Write the records out again, keeping each line exactly as it is.

Saved entries:
━━━━━━━━━━━━━━━━━━━━

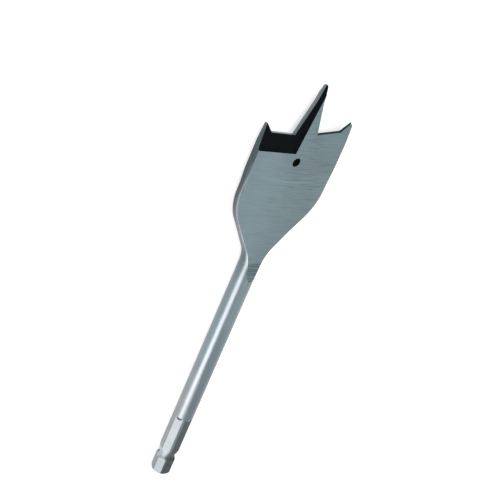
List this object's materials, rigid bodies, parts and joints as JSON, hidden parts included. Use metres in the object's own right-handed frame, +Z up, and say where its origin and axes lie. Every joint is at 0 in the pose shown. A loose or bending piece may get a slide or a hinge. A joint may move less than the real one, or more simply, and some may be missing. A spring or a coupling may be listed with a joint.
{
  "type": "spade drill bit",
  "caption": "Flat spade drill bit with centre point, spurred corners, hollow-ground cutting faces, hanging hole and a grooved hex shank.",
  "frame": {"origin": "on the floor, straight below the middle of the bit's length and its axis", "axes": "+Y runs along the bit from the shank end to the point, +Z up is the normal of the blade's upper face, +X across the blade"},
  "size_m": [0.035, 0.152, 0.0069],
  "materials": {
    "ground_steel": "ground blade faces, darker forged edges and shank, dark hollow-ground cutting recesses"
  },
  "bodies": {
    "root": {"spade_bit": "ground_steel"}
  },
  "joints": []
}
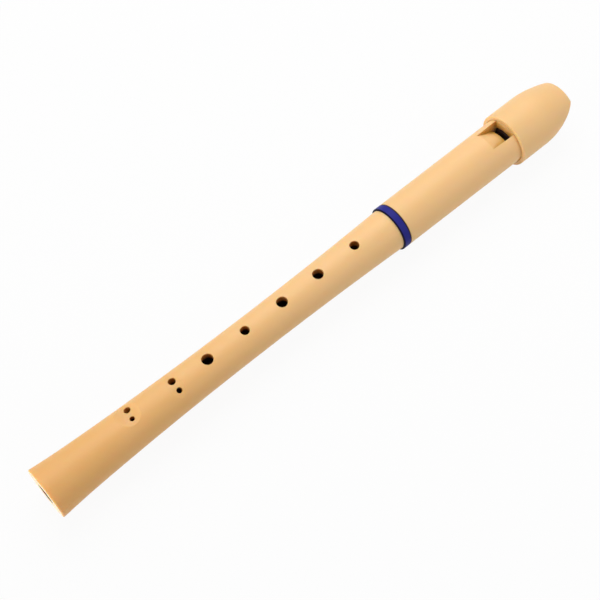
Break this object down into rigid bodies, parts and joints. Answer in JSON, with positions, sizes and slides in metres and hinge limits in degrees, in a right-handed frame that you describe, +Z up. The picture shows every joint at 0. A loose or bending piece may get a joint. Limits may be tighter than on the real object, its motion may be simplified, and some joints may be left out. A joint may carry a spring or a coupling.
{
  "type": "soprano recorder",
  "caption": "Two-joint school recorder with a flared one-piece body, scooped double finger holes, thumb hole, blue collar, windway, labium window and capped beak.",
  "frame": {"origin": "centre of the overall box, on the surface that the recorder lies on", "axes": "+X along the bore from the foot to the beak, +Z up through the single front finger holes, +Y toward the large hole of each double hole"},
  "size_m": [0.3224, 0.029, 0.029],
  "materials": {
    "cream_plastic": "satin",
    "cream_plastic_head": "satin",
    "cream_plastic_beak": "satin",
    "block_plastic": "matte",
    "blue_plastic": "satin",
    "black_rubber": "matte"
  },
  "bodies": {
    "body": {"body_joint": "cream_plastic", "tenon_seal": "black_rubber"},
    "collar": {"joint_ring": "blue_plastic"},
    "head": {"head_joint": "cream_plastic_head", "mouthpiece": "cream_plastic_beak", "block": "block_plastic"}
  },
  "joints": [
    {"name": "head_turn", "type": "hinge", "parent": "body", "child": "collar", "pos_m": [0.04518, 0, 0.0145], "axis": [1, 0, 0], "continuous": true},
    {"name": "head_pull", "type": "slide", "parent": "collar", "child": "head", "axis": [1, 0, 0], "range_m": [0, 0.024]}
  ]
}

━━━━━━━━━━━━━━━━━━━━

> _ANSWER BELOW_
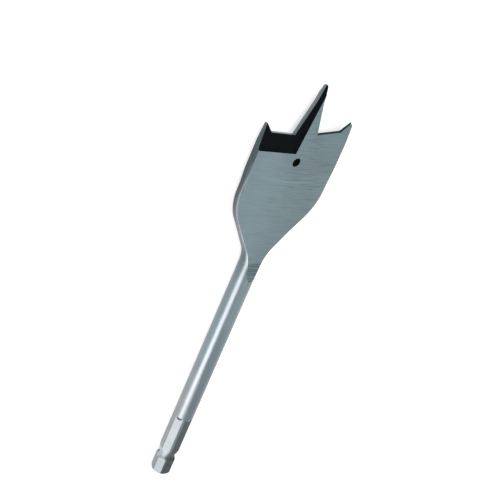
List this object's materials, rigid bodies, parts and joints as JSON, hidden parts included. Use metres in the object's own right-handed frame, +Z up, and say where its origin and axes lie. Every joint is at 0 in the pose shown. A loose or bending piece may get a slide or a hinge. A joint may move less than the real one, or more simply, and some may be missing. A spring or a coupling may be listed with a joint.
{
  "type": "spade drill bit",
  "caption": "Flat spade drill bit with centre point, spurred corners, hollow-ground cutting faces, hanging hole and a grooved hex shank.",
  "frame": {"origin": "on the floor, straight below the middle of the bit's length and its axis", "axes": "+Y runs along the bit from the shank end to the point, +Z up is the normal of the blade's upper face, +X across the blade"},
  "size_m": [0.035, 0.152, 0.0069],
  "materials": {
    "ground_steel": "ground blade faces, darker forged edges and shank, dark hollow-ground cutting recesses"
  },
  "bodies": {
    "root": {"spade_bit": "ground_steel"}
  },
  "joints": []
}
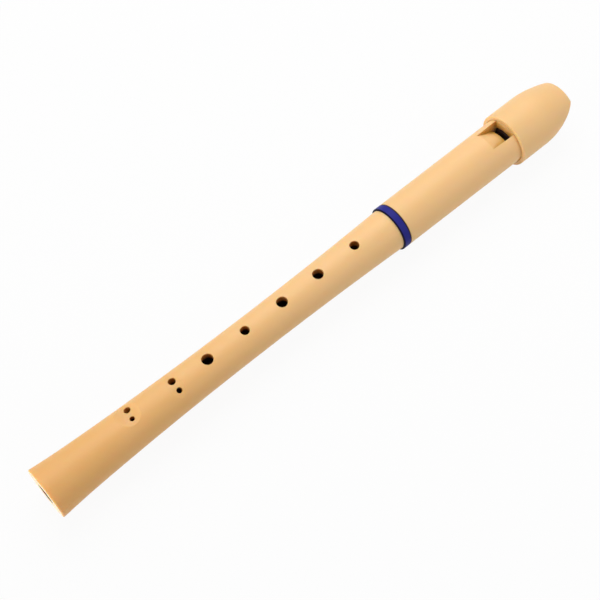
Break this object down into rigid bodies, parts and joints. Answer in JSON, with positions, sizes and slides in metres and hinge limits in degrees, in a right-handed frame that you describe, +Z up. The picture shows every joint at 0. A loose or bending piece may get a joint. Limits may be tighter than on the real object, its motion may be simplified, and some joints may be left out. A joint may carry a spring or a coupling.
{
  "type": "soprano recorder",
  "caption": "Two-joint school recorder with a flared one-piece body, scooped double finger holes, thumb hole, blue collar, windway, labium window and capped beak.",
  "frame": {"origin": "centre of the overall box, on the surface that the recorder lies on", "axes": "+X along the bore from the foot to the beak, +Z up through the single front finger holes, +Y toward the large hole of each double hole"},
  "size_m": [0.3224, 0.029, 0.029],
  "materials": {
    "cream_plastic": "satin",
    "cream_plastic_head": "satin",
    "cream_plastic_beak": "satin",
    "block_plastic": "matte",
    "blue_plastic": "satin",
    "black_rubber": "matte"
  },
  "bodies": {
    "body": {"body_joint": "cream_plastic", "tenon_seal": "black_rubber"},
    "collar": {"joint_ring": "blue_plastic"},
    "head": {"head_joint": "cream_plastic_head", "mouthpiece": "cream_plastic_beak", "block": "block_plastic"}
  },
  "joints": [
    {"name": "head_turn", "type": "hinge", "parent": "body", "child": "collar", "pos_m": [0.04518, 0, 0.0145], "axis": [1, 0, 0], "continuous": true},
    {"name": "head_pull", "type": "slide", "parent": "collar", "child": "head", "axis": [1, 0, 0], "range_m": [0, 0.024]}
  ]
}